What do academics stand to benefit from politics?

There is an unprecedented number of academics vying for a parliamentary seat in this year’s general election. While the general feeling is that the academics are opportunists positioning themselves for a possible takeover of power by their party so that they loot public resources, they aver that theirs is a form of national service and nothing else.

In terms of income and allowances, a Member of Parliament in Botswana earns about P20,000 per month while a junior lecturer gets not less than P25,000.00. Besides, lecturers do consultancy work for government and other organisations including international ones and this adds to their already hefty salary. While the MP’s salary is increased at the behest of government, the academic can work his way up to professorship and thereby earn more than P40,000.00 monthly. In terms of the University of Botswana regulations, a lecturer is entitled to a five-year leave which is renewable.

This means that upon winning the election, the academic can serve his community for five years after which time he or she may decide whether to resign from teaching and continue with his or her political role as an MP or rejoin the university. There is no doubt that, even then, the salary cut during his or her leave period is huge. Elmon Tafa, a Botswana National Front (BNF) veteran politician, is a senior lecturer at the UB. Despite not contesting this year’s general election, he has done so before. Asked why he wanted to go to parliament even then when the income disparities between threat of a lecturer and an MP was so huge, he said, “It is not about money.

The bait is to effect change in society,” said Tafa in an interview. From that viewpoint, the sacrifice is justified, he said. BCP parliamentary candidate for Selebi Phikwe, who teaches at the UB is of the view that, because politics is a calling, the plight of the people must come first. “Look, Nelson Mandela was a successful lawyer running a law firm. He could have watched from a distance as the Blacks suffered from the apartheid laws while he lived a good life. Despite the income difference, I want to make a meaningful contribution to the development of our democracy,” said the BCP Youth League president. Challenged on whether it was all about power, he answered in the affirmative. “Yes, we want to win the election.

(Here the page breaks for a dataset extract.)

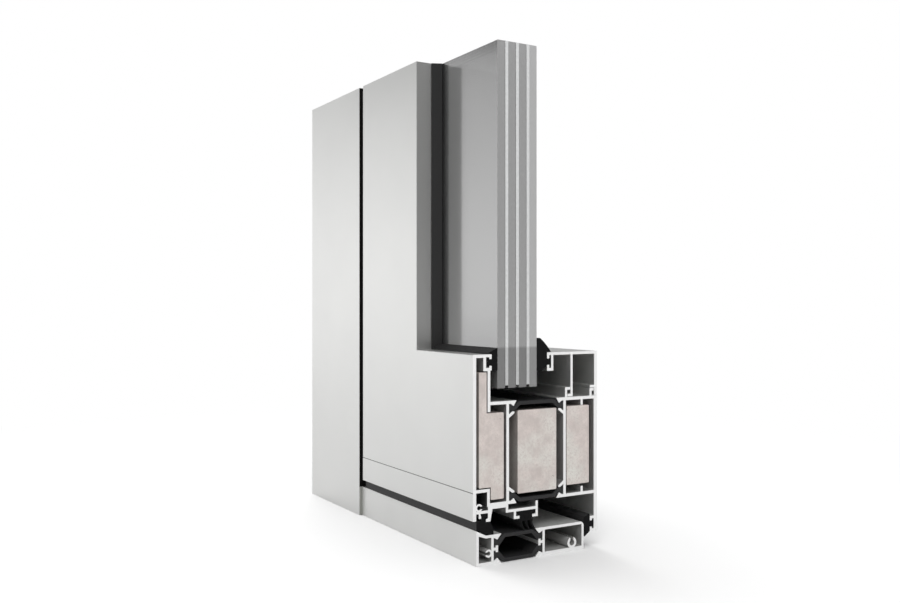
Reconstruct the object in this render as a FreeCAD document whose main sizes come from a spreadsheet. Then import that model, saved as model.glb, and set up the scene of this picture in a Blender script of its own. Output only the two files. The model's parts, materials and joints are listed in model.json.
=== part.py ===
import FreeCAD, Part
import math
import os

import Sketcher

# Corner sample of a fire rated aluminium door: the foot of a jamb, the bottom corner of the leaf
# with its glass, and the threshold under it. Everything is cut square at the right hand end and
# at the top, so the sections of the rail and the threshold show.
#
# Every profile section is drawn in two directions. Depth runs from the front face of the door to
# its back. Reach runs across the face: away from the wall on the jamb, up from the floor on the
# threshold, and from the leaf's outer edge towards the glass on the stile and the rail.
# In the finished part X runs along the door, Y from front to back and Z up. The origin is at the
# middle of the footprint, on the floor.

doc = FreeCAD.newDocument("door_frame_section")

SIZES = [
    # the whole sample
    ("door_depth", 78.0, "front face to back face"),
    ("sample_height", 262.0, "floor to the cut top"),
    ("rail_length", 58.2, "rail seen beyond the stile, up to the cut end"),
    ("leaf_face", 68.4, "width of the leaf's front face"),
    ("leaf_gap", 5.1, "joint between jamb and leaf at the front"),
    ("jamb_face", 76.2, "width of the jamb's front face"),
    ("carrier_face", 13.8, "height of the seal carrier's front face"),
    ("threshold_gap", 4.9, "joint between threshold and seal carrier"),
    # walls of the aluminium profiles
    ("face_wall", 1.9, "outer faces"),
    ("back_wall", 2.2, "back face of the leaf"),
    ("web_wall", 1.6, "inner walls"),
    ("lip_wall", 1.4, "lips, hooks and claws"),
    # leaf section
    ("front_shell", 21.4, "depth of the front shell"),
    ("back_shell", 22.4, "depth of the back shell"),
    ("step_depth", 8.3, "front lip of the leaf, before the section steps out"),
    ("step_drop", 7.3, "step of the leaf body past its front lip"),
    ("rebate_depth", 10.2, "front side of the glass rebate"),
    ("rebate_drop", 23.7, "floor of the glass rebate below the edge of the face"),
    ("rebate_rib", 3.4, "locating rib under the rebate floor"),
    ("back_flange", 27.4, "back face past the leaf's front lip"),
    ("back_rib_place", 11.0, "locating ribs of the back shell, from the back face"),
    ("back_rib_height", 3.0, "height of these ribs"),
    # gasket grooves
    ("groove_back", 6.1, "depth at which the glazing groove's back wall starts"),
    ("groove_depth", 2.6, "inside of a gasket groove, without its lips"),
    ("groove_height", 5.3, "inside of a gasket groove, along its mouth"),
    ("groove_mouth", 3.3, "mouth between the two lips"),
    ("glazing_lip", 3.3, "lips of the glazing groove, from its back wall"),
    # seats of the thermal break strips
    ("barb_reach", 4.6, "barb past the shell"),
    ("barb_tip", 2.8, "tip of the barb past the shell and below its edge"),
    ("barb_heel", 1.1, "underside of the barb past the shell"),
    ("claw_reach", 3.3, "slanted claw past the shell"),
    ("claw_tip", 5.5, "tip of the claw below the edge"),
    ("claw_root", 7.2, "root of the claw below the edge"),
    ("claw_end", 0.85, "thickness of the claw at its tip"),
    ("claw_base", 1.8, "thickness of the claw at its root"),
    ("strip_wall", 1.8, "wall of a thermal break strip"),
    ("strip_inset", 0.6, "flat of a strip below the edge of the shells"),
    ("strip_shoulder", 6.0, "end of the flat, from the shell"),
    ("strip_bend", 0.9, "underside of the flat, past its upper side's end"),
    ("strip_play", 0.2, "play of a strip's foot in its seat"),
    # boards in the chambers
    ("board_play", 1.6, "play of a board in its chamber"),
    ("board_fit", 0.6, "play of a board at ribs and steps"),
    ("middle_board_front", 5.3, "middle board, from the front shell"),
    ("middle_board_back", 4.6, "middle board, from the back shell"),
    ("middle_board_low", 4.7, "middle board above the lower strip's edge"),
    ("middle_board_high", 5.2, "middle board below the upper strip's edge"),
    ("back_board_side", 0.5, "back board, from the inner wall"),
    ("back_board_width", 14.8, "depth of the back board"),
    ("back_board_low", 6.0, "back board above the shell's lower edge"),
    ("back_board_high", 4.8, "back board below the shell's upper edge"),
    # glass
    ("glass_front", 14.5, "front of the glass, from the door's front face"),
    ("pane", 4.6, "one sheet of glass"),
    ("pane_count", 4, "sheets of glass"),
    ("interlayer", 1.9, "one fire resisting layer"),
    ("glass_lift", 6.4, "glass above the rebate floor"),
    ("interlayer_recess", 1.4, "edge of the layers inside the glass"),
    # glazing bead
    ("bead_gasket", 6.5, "gap between the glass and the bead, filled by the bead gasket"),
    ("bead_groove_height", 6.7, "inside of the bead's groove, along its mouth"),
    ("bead_web_place", 16.3, "web of the bead, from the back face"),
    ("bead_hook_height", 5.2, "hook that holds the bead's web"),
    ("bead_hook_place", 21.3, "outer side of this hook, from the back face"),
    ("bead_clip_height", 4.0, "clip that holds the bead's back wall"),
    ("bead_clip_hook", 2.9, "hook of the bead over this clip, from the bead's back wall"),
    ("bead_clip_reach", 2.8, "clip along the depth, with its hook"),
    ("bead_clip_place", 5.0, "outer side of this clip, from the back face"),
    ("bead_play", 0.25, "play between the bead and its hooks"),
    # gaskets
    ("gasket_play", 0.2, "play of a gasket in its groove"),
    ("anchor_heel", 0.6, "anchor of a gasket past its neck, behind the lips"),
    ("anchor_end", 0.4, "anchor of a gasket past its neck, at its end"),
    ("gasket_rise", 3.2, "glazing gasket past the edge of the face"),
    ("gasket_lap", 2.1, "glazing gasket over the front lip"),
    ("gasket_edge", 0.5, "thickness of this lap at its edge"),
    ("gasket_ribs", 4, "sealing ribs of the glazing gasket"),
    ("gasket_notch", 0.5, "notches between these ribs"),
    ("bead_gasket_rise", 7.6, "bead gasket past the edge of the face"),
    ("bead_gasket_drop", 3.1, "bead gasket below the neck of its anchor"),
    ("wedge_foot", 2.8, "lower end of the bead gasket"),
    ("wedge_knee", 5.5, "knee of the bead gasket past the edge of the face"),
    ("wedge_cheek", 3.1, "lower bend of its rounded flank past this edge"),
    ("wedge_top", 2.1, "upper end of the bead gasket"),
    ("stop_gasket_low", 2.3, "lip of the stop gasket past the back flange"),
    ("stop_gasket_tip", 0.7, "end of this lip"),
    # jamb
    ("jamb_lip_depth", 6.6, "front lip of the jamb"),
    ("jamb_lip_reach", 8.3, "front lip past the jamb's body"),
    ("jamb_back_face", 47.3, "width of the jamb's back face"),
    ("stop_inset", 9.0, "stop that the back gaskets close on, from the back face"),
    # threshold
    ("threshold_height", 17.5, "top of the threshold's front face"),
    ("threshold_setback", 2.0, "threshold's front face behind the jamb's"),
    ("threshold_lip", 2.8, "front edge above the threshold's tread"),
    ("threshold_edge", 2.7, "solid edge at the top of the front face"),
    ("threshold_slope", 5.6, "depth of the slope behind its front face"),
    ("threshold_front", 10.2, "depth of the front profile"),
    ("threshold_break", 30.0, "space between the front and the back profile"),
    ("threshold_round", 2.4, "rounded corner at the back"),
    ("threshold_barb", 2.2, "tip of the threshold's barbs past the shell"),
    ("threshold_inset", 0.3, "flat of the threshold's strips below the tread"),
    ("threshold_claw", 2.6, "middle claw past the shell"),
    ("threshold_claw_head", 3.4, "height of this claw's head"),
    # screw ports
    ("port_bore", 1.6, "inner radius of a screw port"),
    ("port_wall", 1.3, "wall of a screw port"),
    ("port_slot", 2.0, "open side of a screw port"),
    ("port_inset", 7.8, "back profile's screw port, from the stop"),
    ("small_port_bore", 1.05, "inner radius of the small screw ports"),
    ("small_port_wall", 0.95, "wall of the small screw ports"),
    ("small_port_slot", 1.3, "open side of the small screw ports"),
    ("small_port_height", 5.6, "front profile's screw port, above the floor"),
    # seal carrier
    ("carrier_bar", 2.8, "bar of the carrier below the leaf's bottom wall"),
    ("carrier_step", 19.5, "depth at which the carrier steps down"),
    ("carrier_end", 39.2, "back end of the carrier"),
    ("carrier_foot", 8.0, "end bar of the carrier, from top to bottom"),
    ("carrier_slot_left", 24.3, "near side of the fin gasket's slot"),
    ("carrier_slot_lip", 3.5, "lips of this slot, from its outer sides"),
    ("carrier_web", 3.4, "web over the sweep gasket, above the carrier's lower edge"),
    ("sweep_groove", 3.4, "depth at which the sweep gasket's groove starts"),
    ("sweep_front_lip", 1.05, "front lip of this groove above the carrier's lower edge"),
    ("sweep_lip_nose", 0.85, "thickness of this lip at its end and its root"),
    ("sweep_lip", 7.6, "depth at which the groove's back lip starts"),
    ("sweep_back", 10.2, "back of the sweep gasket's groove"),
    ("sweep_lip_end", 0.4, "slanted end of the back lip above the carrier's lower edge"),
    ("sweep_back_drop", 0.9, "back lip of this groove below the carrier's front"),
    ("sweep_back_slope", 1.3, "slope on the back of this lip"),
    ("fin_wall", 0.8, "wall of one fin"),
    ("fin_count", 3, "fins of the centre gasket"),
    ("fin_pitch", 3.1, "from one fin to the next"),
    ("fin_radius", 7.5, "curve of a fin"),
    ("closing_gap", 0.1, "clearance where a soft lip closes on a profile"),
    ("root", 0.4, "how deep a lip is rooted in the wall that carries it"),
]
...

We want power to rule Botswana and improve the lives of the people,” he said. “I do not know how much MPs earn and I do not care. I will find out when I get to parliament after the election,” said the BCP candidate for Bobirwa Taulo Lucas when asked to reason the huge salary cut he is prepared to endure. According to him, it is all about service to humanity. “We are not happy with economic distribution in this country where you have part of society obscenely rich while the other part is desperately poor. Those who see politics as a reward are distorting it,” declared the BCP spokesman adding that if money were the driving force, he would keep his job and not go on leave. “Admittedly, it is a huge sacrifice that however, should be made,” concluded Lucas.